Conway Morris and company argue that “God’s honest truth” is that these questions have no pat answers; the natural and the supernatural are connected by a complex relationship. “This view that there’s some kind of black-and-white answer – it greatly misses the point,” he says. Theistic evolutionists say religion in an era of modern science demands modern theology as nuanced as quantum mechanics and chaos theory. “I have no more time for the certainty of [outspoken opponent of religion] Richard Dawkins than I have for the certainty of the creationists,” Conway Morris says.

The feeling is mutual. Pure Darwinists and creationists and voice respect for each other’s unstinting drive for consistency, and they both dismiss theistic evolutionists as fence-sitters. “Religious liberals are in one sense even farther in spirit from scientists than are fundamentalists and other religious conservatives,” wrote Nobel Prize-winning physicist Steven Weinberg in his book Dreams of a Final Theory. “At least [conservatives] have not forgotten what it means really to believe something.” Conway Morris cautions against such certainty: “W e’re just in the foothills of our understanding,” he says. “We’re still just stumbling around.”
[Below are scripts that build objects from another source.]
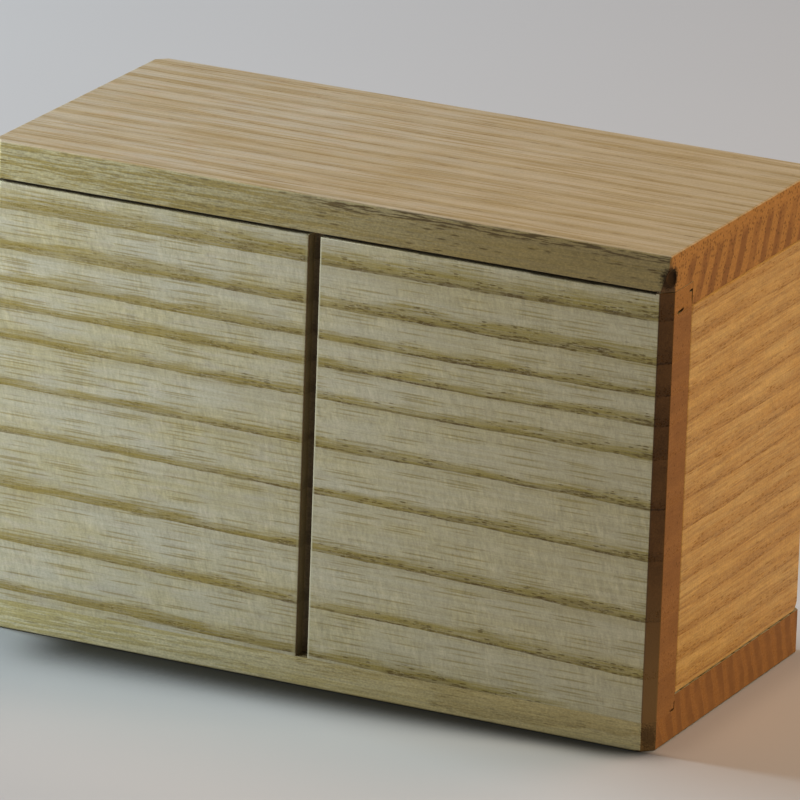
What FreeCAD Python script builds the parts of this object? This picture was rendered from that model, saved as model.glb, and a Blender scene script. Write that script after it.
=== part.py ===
import FreeCAD, Part
import os
import Sketcher

# A small hardwood box with a sliding lid. The frame: origin at the middle of the underside, X along the
# box from left to right, Y from front to back, Z up. All lengths are in millimetres.

TOLERANCE = 1e-4

SIZES = [
    ("box_width", 120.0, "left end to right end, along the grain of the long boards"),
    ("box_depth", 58.4, "front face to back face"),
    ("box_height", 82.0, "underside to the top of the lid"),
    ("lid_thickness", 10.0, "lid board between its lips"),
    ("lid_lip", 6.15, "lid board where it lies over the long walls"),
    ("floor_thickness", 7.5, "bottom board between its rabbets"),
    ("floor_lip", 4.9, "bottom board under the long walls"),
    ("front_thickness", 8.5, "front panel"),
    ("back_thickness", 8.5, "back panel"),
    ("end_thickness", 8.0, "both end panels"),
    ("shadow_gap", 0.5, "open joint between the long walls and the lips of the lid"),
    ("gap_land", 2.4, "length at the right end where the front panel closes that joint"),
    ("slide_gap", 0.1, "clearance between flat faces that slide on each other"),
    ("kerf_width", 2.0, "saw kerf down the front panel"),
    ("kerf_depth", 2.2, "depth of that kerf"),
    ("kerf_shift", 1.75, "kerf to the left of the middle of the box"),
    ("corner_chamfer", 1.8, "planed corners of the box"),
    ("lid_corner_lean", 0.3, "how far the lid's front right chamfer has passed the corner at the top"),
    ("lid_front_round", 0.6, "softened front arris of the lid"),
    ("arris_round", 0.4, "all other softened arrises"),
    ("panel_travel", 2.0, "how far the right end panel slides back"),
    ("panel_round", 2.0, "rear corners of the right end panel"),
    ("inner_wall", 3.5, "thickness of the inner end wall"),
    ("inner_wall_gap", 0.3, "open space between inner end wall and sliding end panel"),
    ("housing_depth", 1.5, "how deep the inner end wall is let into the long walls"),
    ("runner_neck", 8.0, "dovetail runner where it leaves the inner end wall"),
    ("runner_flare", 1.1, "widening of the runner on each side"),
    ("runner_depth", 3.2, "how far the runner stands out of the inner end wall"),
    ("runner_seat", 1.0, "how deep the runner is let into the inner end wall"),
    ("runner_gap", 0.15, "clearance round the runner"),
    ("runner_inset", 2.7, "rear end of the runner to the back panel"),
    ("key_size", 3.5, "width and length of the locking key"),
    ("key_inset", 5.0, "middle of the key to the outer face of the end panel"),
    ("key_shift", 6.0, "key behind the middle of the box"),
    ("key_seat", 4.0, "how deep the key is let into the end panel"),
    ("key_reach", 2.8, "how far the key stands up into the lid"),
    ("key_gap", 0.25, "clearance round the key in the lid"),
    ("key_bevel", 0.4, "bevel round the top of the key"),
    ("spline_thickness", 1.2, "strips that hold the lid down"),
    ("spline_lift", 1.0, "underside of the lid board to the underside of the strips"),
    ("spline_seat", 2.2, "how deep the strips are let into the long walls"),
    ("spline_reach", 1.6, "how far the strips stand into the lid"),
    ("spline_left_inset", 4.0, "left ends of the strips to the left end of the box"),
    ("spline_right_inset", 14.0, "right ends of the strips to the right end of the box"),
    ("stop_gap", 0.2, "lengthwise clearance where the closed lid meets its stops"),
    ("dowel_radius", 2.0, "hidden dowels of the fixed end"),
    ("dowel_gap", 0.02, "radial clearance of the dowels for glue"),
    ("dowel_in_wall", 5.0, "length of dowel in the long wall"),
    ("dowel_in_end", 7.0, "length of dowel in the end panel"),
    ("dowel_edge", 15.0, "dowels to the upper and lower edge of the end panel"),
]


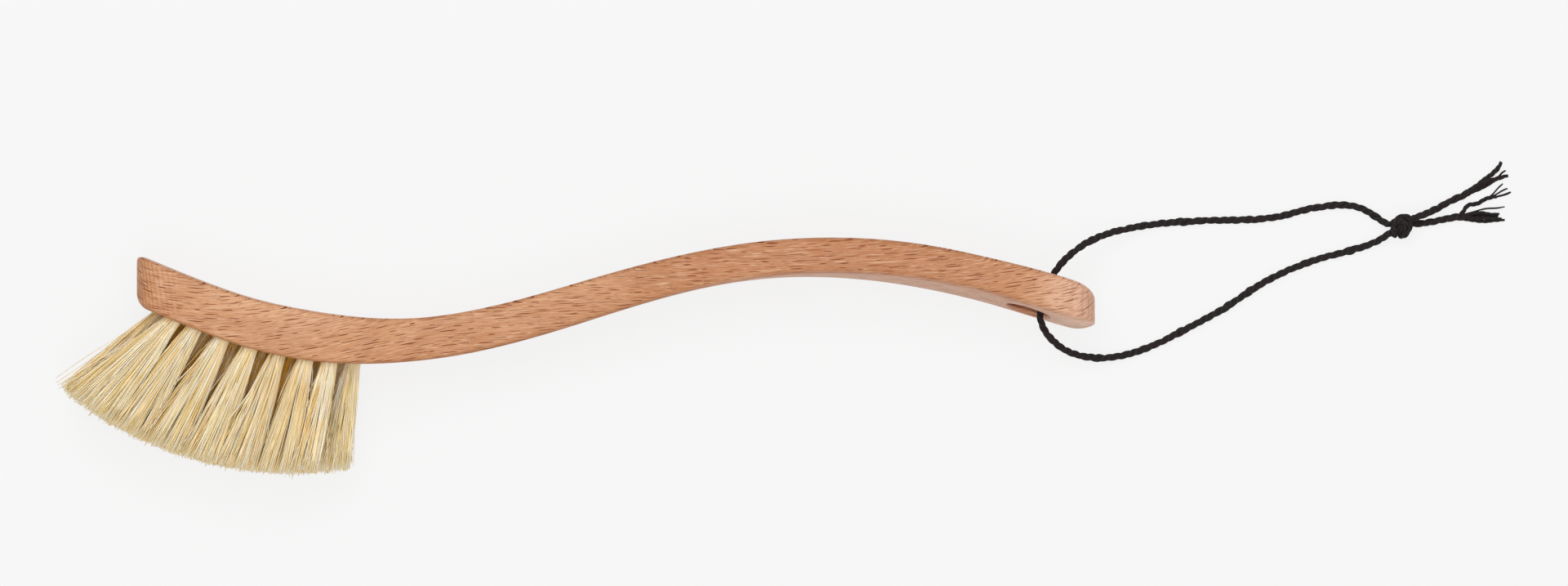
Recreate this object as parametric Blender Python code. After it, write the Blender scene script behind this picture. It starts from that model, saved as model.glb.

So in the tussle over evolution, stark lines emerge not only between religion and science, but between clarity and humility. We hear most often about the extremes in the debate: two potent mindsets that explain the origin of species with straightforward, simple logic. In the middle, theistic evolutionists request that we grant science unfettered reign in science classes without letting that erode our faith that our lives and our universe have a greater meaning. Whether they win the hearts of Americans depends on if people want to accept a tough solution, working always to arrive at a subtle truth combining the world they physically see and the one they spiritually feel. “Many people hold inconsistent beliefs in some kind of tension. I think of myself as more remorselessly logical,” says Berkeley law professor Phillip Johnson, the godfather of intelligent design. “Maybe anybody’s logic becomes scary if you follow it all the way out.”